In terms of guidance documents, in May, the FDA release its long-awaited final guidance on demonstrating interchangeability of a biosimilar with its reference. Among the features of the guidance is a description of dedicated switching studies that will be used to demonstrate interchangeability with the reference product.

However, in November, the FDA made waves in the biosimilars world when it released draft guidance on insulin biosimilars ahead of the March 2020 transition of these products to regulation as biologics. That guidance indicated that, for interchangeable insulins, switching studies will not generally be necessary. Also related to insulins was a proposed rule, issued in June, to amend regulations concerning the use of master files for the transitioning biologics.
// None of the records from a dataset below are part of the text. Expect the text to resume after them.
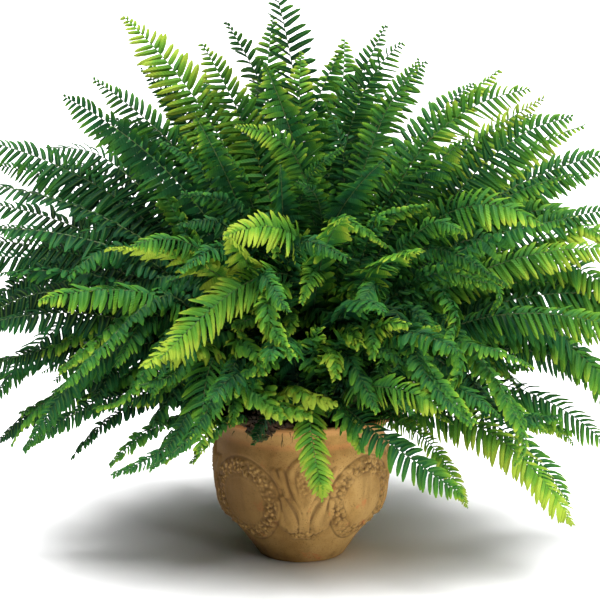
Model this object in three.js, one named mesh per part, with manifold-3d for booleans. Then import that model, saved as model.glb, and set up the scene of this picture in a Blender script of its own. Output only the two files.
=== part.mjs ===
// A sword fern with long arching fronds, growing in an antique-style clay pot.
//
// Millimetres, +Z up. The origin is the centre of the pot's flat foot, -Y is the front.
// The pot is a round bellied bowl with a flared rim and raised medallions. Compost fills it to just
// below the rim. Crowns, the short rhizome stubs that the fronds grow from, stand in plain holes in
// the compost, and each crown carries two fronds. A frond is one thin arched blade, cut to its rib
// into leaflets that stand alternately left and right.

import * as THREE from 'three';
import { mergeVertices } from 'three/addons/utils/BufferGeometryUtils.js';
import Module from 'manifold-3d';

const wasm = await Module();
wasm.setup();

const GAP = 0.35; // between pieces that touch on the real plant

// Pot: outer radii and heights
const POT_HEIGHT = 154;
const FOOT_RADIUS = 45;
const BELLY_RADIUS = 88;
const BELLY_HEIGHT = 100;
const NECK_RADIUS = 83;
const NECK_HEIGHT = 130;
const RIM_RADIUS = 105;
const WALL = 7.5;
const FLOOR = 9;
const FLOOR_RADIUS = FOOT_RADIUS - 6;
const INNER_ROWS = [40, 84, 130, 141]; // heights between which the inner wall runs straight
const POT_SIDES = 44;
const OUTER_ROWS = 13;

// Relief: four round medallions, with an upright bud between each two
const MEDALLIONS = 4;
const RELIEF_HEIGHT = 70;
const WREATH_RADIUS = 33;
const WREATH_WIDTH = 8;
const RELIEF_DEPTH = 2.4;
const BUD_HALF_HEIGHT = 36;
const BUD_HALF_WIDTH = 13;

// Compost
const SOIL_EDGE = 140;
const SOIL_DOME = 8;
const SOIL_SIDES = 20;
const SOIL_RINGS = [1, 0.6, 0]; // shares of its radius that its top is laid out on
const LUMP_HEIGHT = 0.8;
const LUMP_LENGTH = 10;

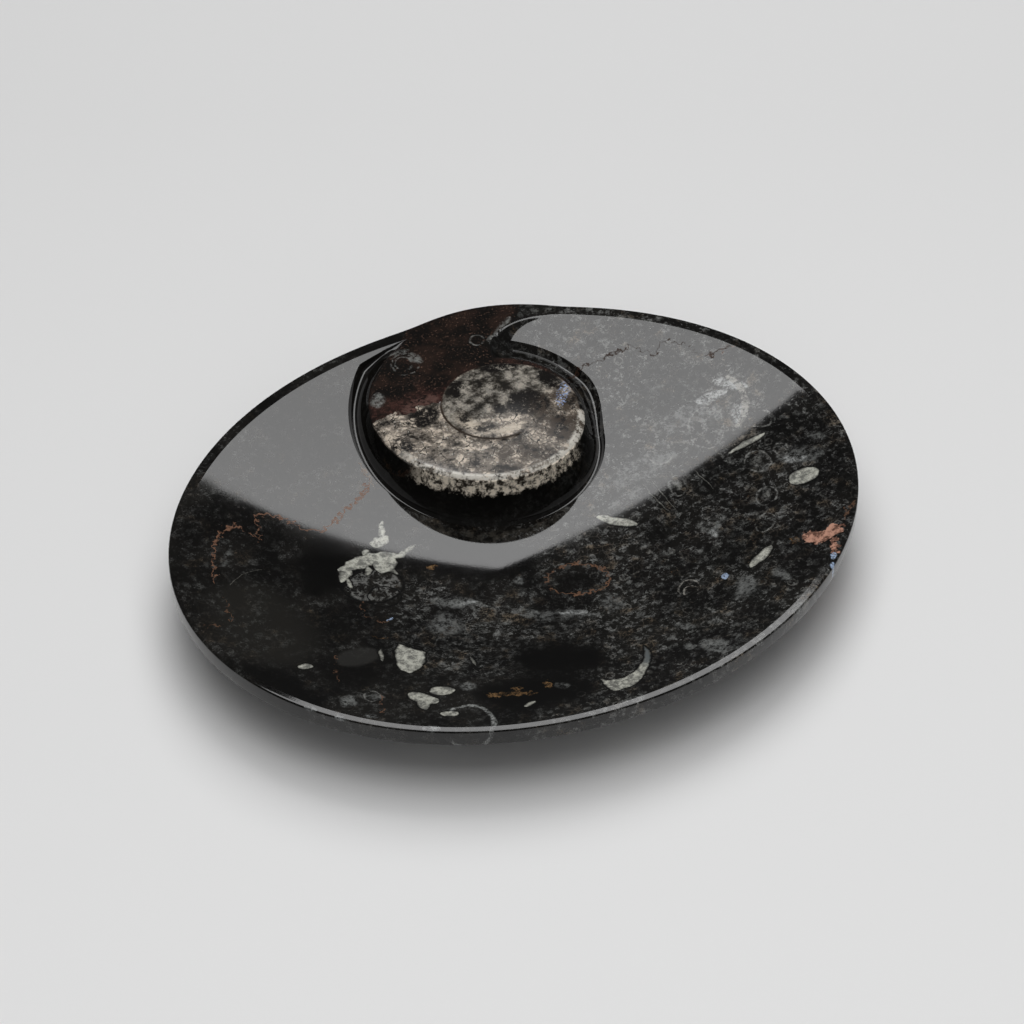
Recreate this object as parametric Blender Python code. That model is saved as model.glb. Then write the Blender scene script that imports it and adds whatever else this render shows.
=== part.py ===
"""Polished oval stone dish with a raised spiral shell at its back edge.

One closed body carved from one piece of dark fossil limestone.
Frame: metres, +Z up, +X along the dish's long axis, origin at the middle of the foot.
All working lengths below are millimetres and are scaled once, at the end.
"""
import math

import bmesh
import bpy
from mathutils import Vector

MM = 0.001

# Outline of the dish, seen from above
HALF_LENGTH = 75.0
HALF_WIDTH = 62.5
OUTLINE_BLEND = 1.2
SHELL_SWELL = 1.4
SWELL_END = math.radians(285.0)
SWELL_FADE = math.radians(31.0)

# Heights above the table
RIM_HEIGHT = 18.0
BOWL_DEPTH = 9.7
WALL_HEIGHT = 3.7

# The flat lip that runs round the rim
LIP_WIDTH = 2.2
EDGE_ROUND = 0.4

# Underside and foot
FOOT_SCALE = 0.56
UNDERSIDE_POWER = 1.25
UNDERSIDE_STEPS = 5

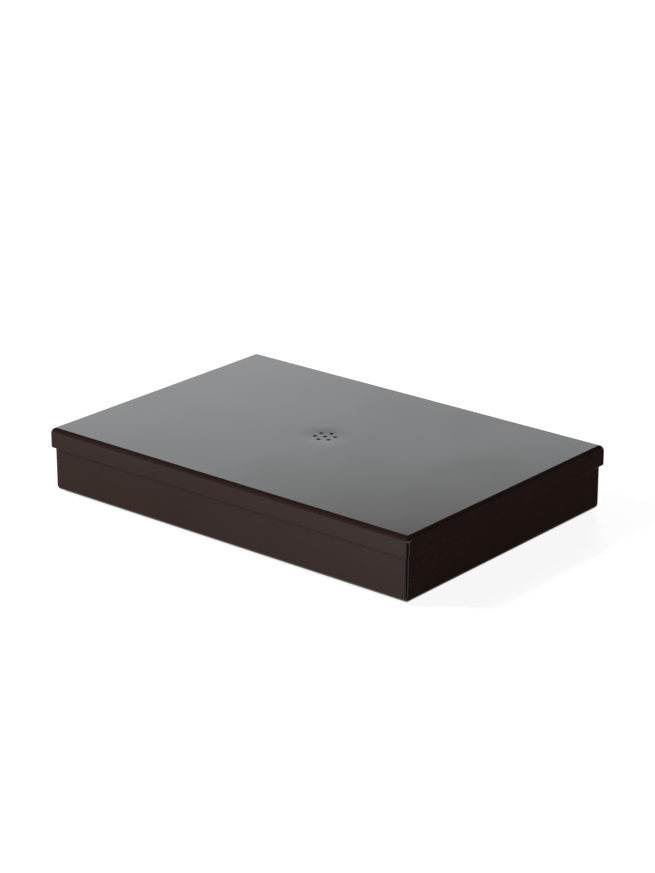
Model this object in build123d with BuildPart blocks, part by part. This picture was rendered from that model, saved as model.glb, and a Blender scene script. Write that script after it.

Also in May, the agency published draft guidance on the design and evaluation of comparative analytical studies that are intended to support a demonstration of biosimilarity. That guidance came after a previous draft guidance was withdrawn in 2018. Numerous parties have asked the FDA for further clarification of some key issues within the guidance, including how to assign potency of reference standards that show lot-to-lot variation.

This year, the FDA also released a suite of resources to educate patients about biosimilars. The new materials, “Biosimilars Basics for Patients,” explain that biosimilars are safe and effective medications. The FDA describes biosimilars are being made “from natural sources” and developed “using advanced science.”

Among the more controversial guidance documents published by the FDA in 2019 was a March guidance in which the FDA said it no longer intends to retroactively give approved biologics 4-letter suffixes devoid of meaning, but that it will assign these suffixes to newly approved biologic products. The then commissioner of the FDA, Scott Gottlieb, MD, said that retroactively assigning suffixes to biologics would be costly, and he argued that those costs could be passed to patients. Other regulatory territories, such as Europe and Canada, have expressly opted for suffix-free naming conventions.

Finally, regulators from the United States, along with those from Australia, Brazil, Canada, and China, as well as the European Union and elsewhere, issued a statement voicing confidence in biosimilars. The International Coalition of Medicines Regulatory Authorities said in August that biosimilars have been used safely for many years, and no relevant differences in adverse effects have been observed between biosimilars and their references.

As for what’s ahead in 2020 and beyond, some stakeholders are hoping to see the FDA revisit its current “totality of the evidence” approach to demonstrating biosimilarity supplanted by a different paradigm. In August, a paper in BioDrugs proposed a “confirmation of sufficient likeness” approach that would not routinely require bridging studies, nonclinical in vivo studies, human pharmacodynamic studies (with potential exceptions for insulins), or powered human efficacy studies.

Instead, it would rely on comprehensive analytical studies, nonclinical in vitro functional tests, human pharmacokinetic studies, and human immunogenicity studies, including transitions.